Information shown:

^^^^^^^^^^^^^^^^

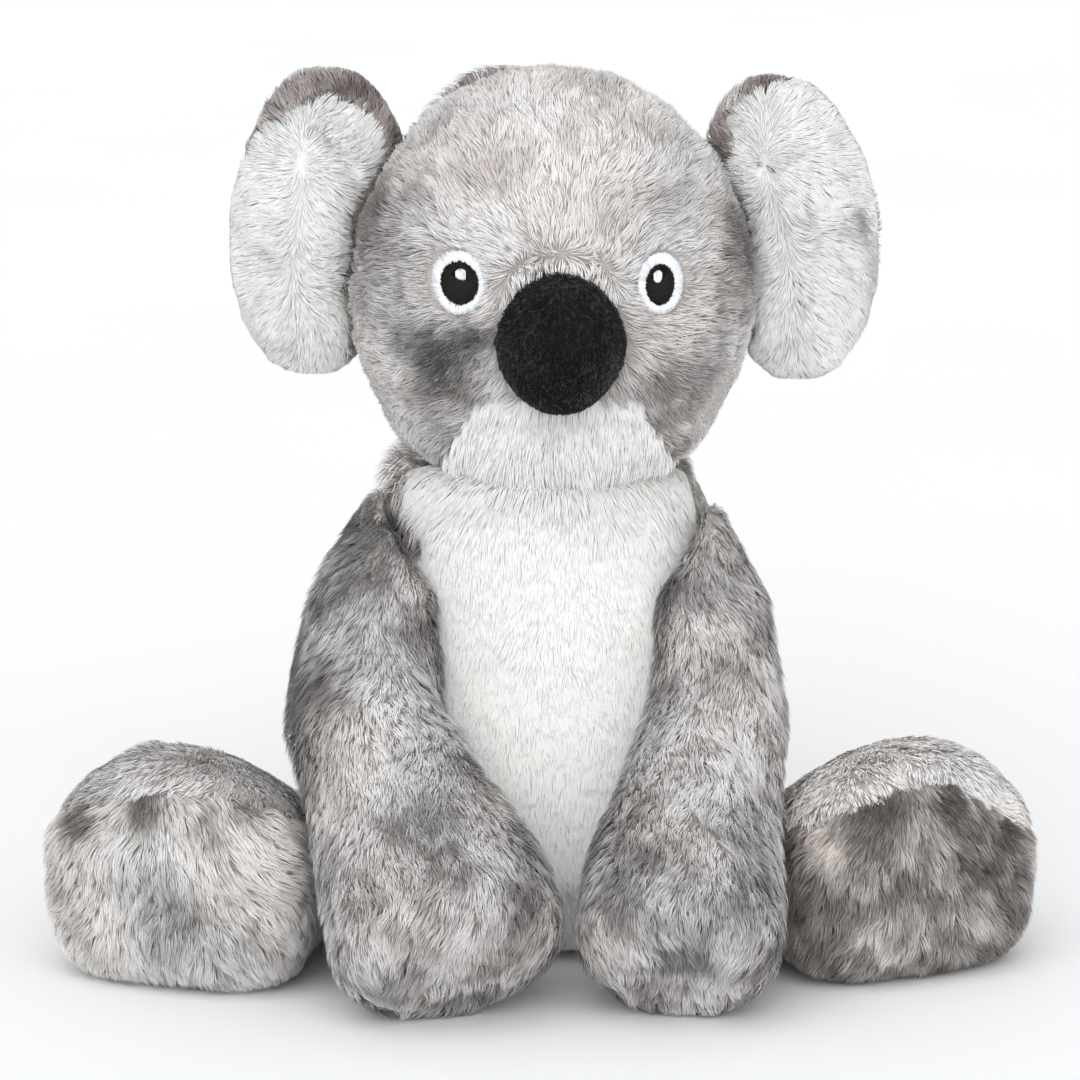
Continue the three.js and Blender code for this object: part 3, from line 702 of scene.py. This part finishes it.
# What differs between the koala's sides, with its lines and holes as (x, z) in the front view
SIDES = {
    "left": dict(
        way=-1,
        lining_edge=[
            (-135, 284), (-117, 286), (-111, 293), (-108, 300), (-103, 303.5), (-97, 305.5), (-92, 310), (-87, 313),
            (-82, 313), (-76, 311.5), (-71, 309.5), (-68, 306.5), (-65.5, 302), (-64, 298), (-65, 294), (-68, 288),
            (-72, 281), (-75.5, 276), (-77, 268), (-78, 260), (-79.5, 251.7), (-80.5, 243.4), (-77.5, 229),
            (-75.5, 200), (-135, 200),
        ],
        parting=[(-94, 205), (-95.6, 248), (-92.8, 291), (-88, 330)],
        pleat=[(-88, 301), (-79.2, 294), (-76.3, 285), (-73.8, 276.8)],
        sole_seam=[
            (-200, 55), (-181.7, 62.2), (-170.7, 69.5), (-150.8, 75.7), (-131, 77.3),
            (-114.9, 74.4), (-95.3, 62), (-80, 45),
        ],
        ear_back=dict(fluff=[((-104, 0, 315), 16, 0.8, 18), ((-84, 4, 324), 20, 0.6, 20)]),
        ear_lining=dict(patches=[((-119, 0, 288), 6, -0.8, 0.0)]),
        arm_front=dict(
            tone=0.49,
            patches=[
                ((-100, -56, 96), 24, -0.85, -0.35), ((-75, -75, 98), 7, -0.2, -0.1), ((-62, -98, 78), 7, -0.2, -0.1),
                ((-34, -111, 67), 6, -0.5, 0.0), ((-42, -35, 150), 7, -0.6, 0.0), ((-42, -40, 136), 7, -0.5, 0.0),
                ((-65, -30, 157), 16, -0.58, -0.1), ((-64, -84, 93), 22, 0.45, 0.1),
            ],
            fluff=[((-96, -50, 100), 28, 0.45, 16), ((-70, -12, 163), 18, -0.7, -12)],
        ),
        leg=dict(tone=0.62, tint=0.45, fluff=[((-115, -50, 84), 24, -0.6, -10), ((-150, -62, 90), 8, 0.6, 20)]),
        sole=dict(
            comb=away_from(-150, -82, 93), tone=0.68, mottle=0.18, tint=0.42, fluff=[((-183, -70, 66), 14, 0.4, 14)],
        ),
        sole_patches=[
            ((-171, -81, 66), 7, -0.5, 0.1), ((-151, -88, 77), 8, -0.5, 0.1), ((-117, -93, 76), 7, -0.5, 0.1),
            ((-95, -98, 40), 10, -0.25, 0.0), ((-140, -98, 12), 22, -0.16, 0.0),
        ],
    ),
    "right": dict(
        way=1,
        lining_edge=[
            (100, 345), (94, 321), (87, 318), (80, 316), (73, 313.5), (68, 309.5), (66, 305),
            (67, 300), (68, 290), (71, 280), (76, 272), (77, 262), (75, 245), (76, 236),
            (78, 229.2), (75, 222.4), (70, 209.9), (66, 200), (135, 200), (135, 345),
        ],
        parting=[(92, 205), (91.2, 231), (88.9, 245.5), (87.1, 260), (79.5, 284), (78, 330)],
        pleat=[(72.3, 298.6), (76, 289), (81, 285), (89, 291.7)],
        sole_seam=[
            (75, 50), (82.5, 59), (104.2, 70.4), (121.6, 76.6), (137.2, 76.4), (155, 66.7), (170.4, 52.4), (185, 40),
        ],
        ear_back=dict(fluff=[((122, 5, 250), 24, 0.9, 18), ((64, 2, 308), 17, 1.2, 26), ((82, 2, 322), 14, 0.15, 8)]),
        ear_lining=dict(
            holes=[
                *[(78 + 0.9 * i, 289.5 - 0.5 * i) for i in range(5)],
                *[(92 + 0.5 * (i % 2), 283 - 1.5 * i) for i in range(8)],
                *[(88.5 + 0.35 * i + 1.3 * (i % 2), 251 - 1.25 * i) for i in range(13)],
            ],
            patches=[(at, 6, -0.8, 0.0) for at in ((112, -3, 268), (121, 0, 261), (123, 0, 247), (122, 0, 236))],
            fluff=[((120, 0, 235), 20, 0.5, 16), ((98, 0, 208), 16, 0.5, 16)],
        ),
        arm_front=dict(
            tone=0.48,
            patches=[
                ((54, -119, 64), 10, -0.28, -0.1), ((30, -120, 34), 12, -0.3, 0.0),
                ((45, -30, 140), 16, -0.45, 0.3), ((57, -84, 88), 28, 0.45, 0.1),
            ],
            fluff=[((86, -50, 105), 22, 0.2, 8), ((66, -12, 160), 18, -0.7, -12)],
        ),
        leg=dict(
            tone=0.85, tint=0.6, glow=1.2, patches=[((125, -60, 84), 40, 0.4, 0.0)],
            fluff=[((105, -50, 84), 26, -0.65, -12), ((138, -55, 90), 9, 0.6, 20)],
        ),
        sole=dict(comb=away_from(120, -82, 93), tone=0.36, mottle=0.22, tint=0.56),
        sole_patches=[
            ((114, -95, 71), 6, -0.4, 0.0), ((128, -102, 40), 8, -0.2, -0.1), ((105, -103, 36), 8, -0.2, -0.1),
            ((79, -98, 43), 12, -0.4, 0.0), ((161, -81, 60), 7, -0.5, 0.1), ((95, -98, 60), 14, 0.25, 0.1),
        ],
    ),
}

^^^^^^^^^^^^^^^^

Make an exact copy of the material above.

Response to the exercise:
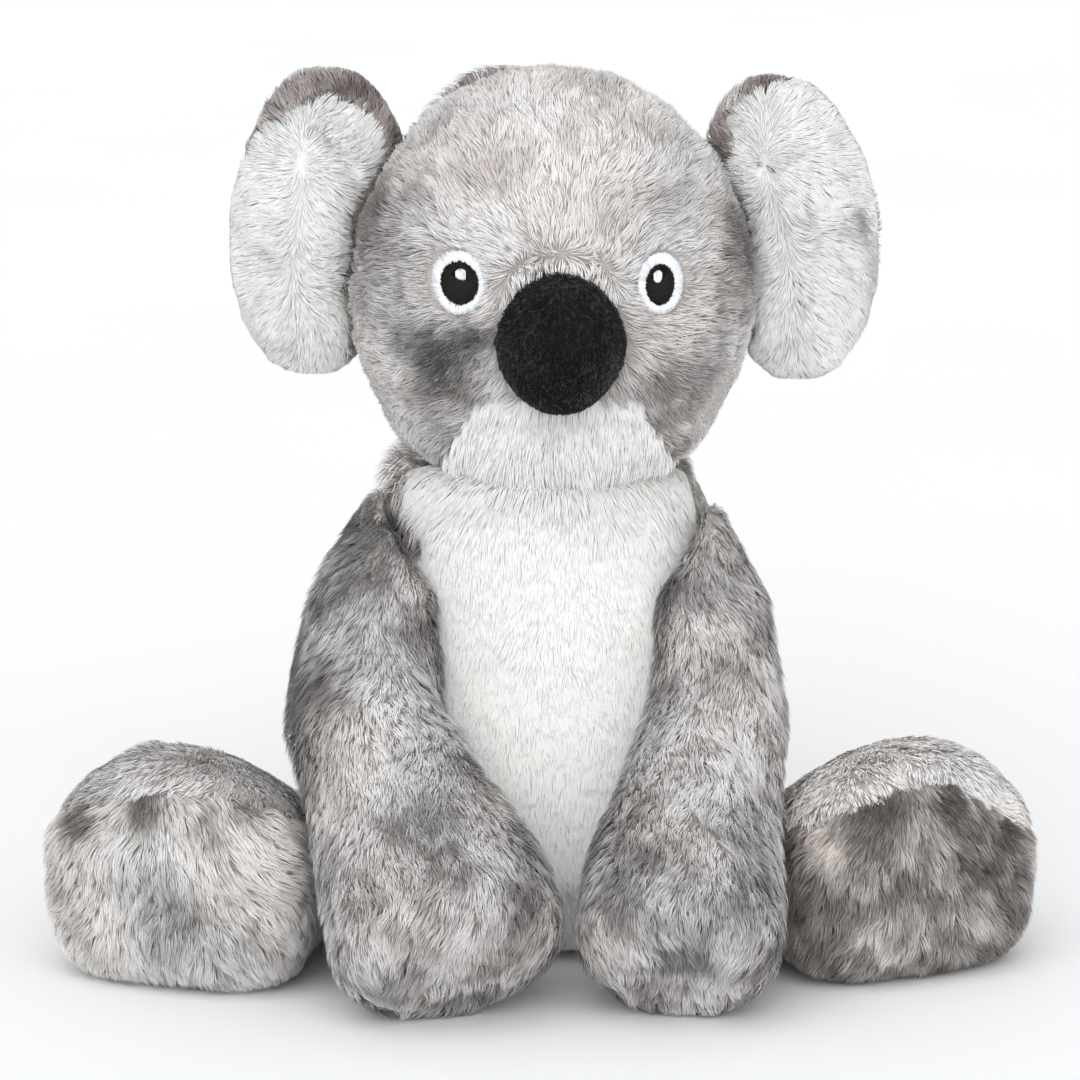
Continue the three.js and Blender code for this object: part 3, from line 702 of scene.py. This part finishes it.
# What differs between the koala's sides, with its lines and holes as (x, z) in the front view
SIDES = {
    "left": dict(
        way=-1,
        lining_edge=[
            (-135, 284), (-117, 286), (-111, 293), (-108, 300), (-103, 303.5), (-97, 305.5), (-92, 310), (-87, 313),
            (-82, 313), (-76, 311.5), (-71, 309.5), (-68, 306.5), (-65.5, 302), (-64, 298), (-65, 294), (-68, 288),
            (-72, 281), (-75.5, 276), (-77, 268), (-78, 260), (-79.5, 251.7), (-80.5, 243.4), (-77.5, 229),
            (-75.5, 200), (-135, 200),
        ],
        parting=[(-94, 205), (-95.6, 248), (-92.8, 291), (-88, 330)],
        pleat=[(-88, 301), (-79.2, 294), (-76.3, 285), (-73.8, 276.8)],
        sole_seam=[
            (-200, 55), (-181.7, 62.2), (-170.7, 69.5), (-150.8, 75.7), (-131, 77.3),
            (-114.9, 74.4), (-95.3, 62), (-80, 45),
        ],
        ear_back=dict(fluff=[((-104, 0, 315), 16, 0.8, 18), ((-84, 4, 324), 20, 0.6, 20)]),
        ear_lining=dict(patches=[((-119, 0, 288), 6, -0.8, 0.0)]),
        arm_front=dict(
            tone=0.49,
            patches=[
                ((-100, -56, 96), 24, -0.85, -0.35), ((-75, -75, 98), 7, -0.2, -0.1), ((-62, -98, 78), 7, -0.2, -0.1),
                ((-34, -111, 67), 6, -0.5, 0.0), ((-42, -35, 150), 7, -0.6, 0.0), ((-42, -40, 136), 7, -0.5, 0.0),
                ((-65, -30, 157), 16, -0.58, -0.1), ((-64, -84, 93), 22, 0.45, 0.1),
            ],
            fluff=[((-96, -50, 100), 28, 0.45, 16), ((-70, -12, 163), 18, -0.7, -12)],
        ),
        leg=dict(tone=0.62, tint=0.45, fluff=[((-115, -50, 84), 24, -0.6, -10), ((-150, -62, 90), 8, 0.6, 20)]),
        sole=dict(
            comb=away_from(-150, -82, 93), tone=0.68, mottle=0.18, tint=0.42, fluff=[((-183, -70, 66), 14, 0.4, 14)],
        ),
        sole_patches=[
            ((-171, -81, 66), 7, -0.5, 0.1), ((-151, -88, 77), 8, -0.5, 0.1), ((-117, -93, 76), 7, -0.5, 0.1),
            ((-95, -98, 40), 10, -0.25, 0.0), ((-140, -98, 12), 22, -0.16, 0.0),
        ],
    ),
    "right": dict(
        way=1,
        lining_edge=[
            (100, 345), (94, 321), (87, 318), (80, 316), (73, 313.5), (68, 309.5), (66, 305),
            (67, 300), (68, 290), (71, 280), (76, 272), (77, 262), (75, 245), (76, 236),
            (78, 229.2), (75, 222.4), (70, 209.9), (66, 200), (135, 200), (135, 345),
        ],
        parting=[(92, 205), (91.2, 231), (88.9, 245.5), (87.1, 260), (79.5, 284), (78, 330)],
        pleat=[(72.3, 298.6), (76, 289), (81, 285), (89, 291.7)],
        sole_seam=[
            (75, 50), (82.5, 59), (104.2, 70.4), (121.6, 76.6), (137.2, 76.4), (155, 66.7), (170.4, 52.4), (185, 40),
        ],
        ear_back=dict(fluff=[((122, 5, 250), 24, 0.9, 18), ((64, 2, 308), 17, 1.2, 26), ((82, 2, 322), 14, 0.15, 8)]),
        ear_lining=dict(
            holes=[
                *[(78 + 0.9 * i, 289.5 - 0.5 * i) for i in range(5)],
                *[(92 + 0.5 * (i % 2), 283 - 1.5 * i) for i in range(8)],
                *[(88.5 + 0.35 * i + 1.3 * (i % 2), 251 - 1.25 * i) for i in range(13)],
            ],
            patches=[(at, 6, -0.8, 0.0) for at in ((112, -3, 268), (121, 0, 261), (123, 0, 247), (122, 0, 236))],
            fluff=[((120, 0, 235), 20, 0.5, 16), ((98, 0, 208), 16, 0.5, 16)],
        ),
        arm_front=dict(
            tone=0.48,
            patches=[
                ((54, -119, 64), 10, -0.28, -0.1), ((30, -120, 34), 12, -0.3, 0.0),
                ((45, -30, 140), 16, -0.45, 0.3), ((57, -84, 88), 28, 0.45, 0.1),
            ],
            fluff=[((86, -50, 105), 22, 0.2, 8), ((66, -12, 160), 18, -0.7, -12)],
        ),
        leg=dict(
            tone=0.85, tint=0.6, glow=1.2, patches=[((125, -60, 84), 40, 0.4, 0.0)],
            fluff=[((105, -50, 84), 26, -0.65, -12), ((138, -55, 90), 9, 0.6, 20)],
        ),
        sole=dict(comb=away_from(120, -82, 93), tone=0.36, mottle=0.22, tint=0.56),
        sole_patches=[
            ((114, -95, 71), 6, -0.4, 0.0), ((128, -102, 40), 8, -0.2, -0.1), ((105, -103, 36), 8, -0.2, -0.1),
            ((79, -98, 43), 12, -0.4, 0.0), ((161, -81, 60), 7, -0.5, 0.1), ((95, -98, 60), 14, 0.25, 0.1),
        ],
    ),
}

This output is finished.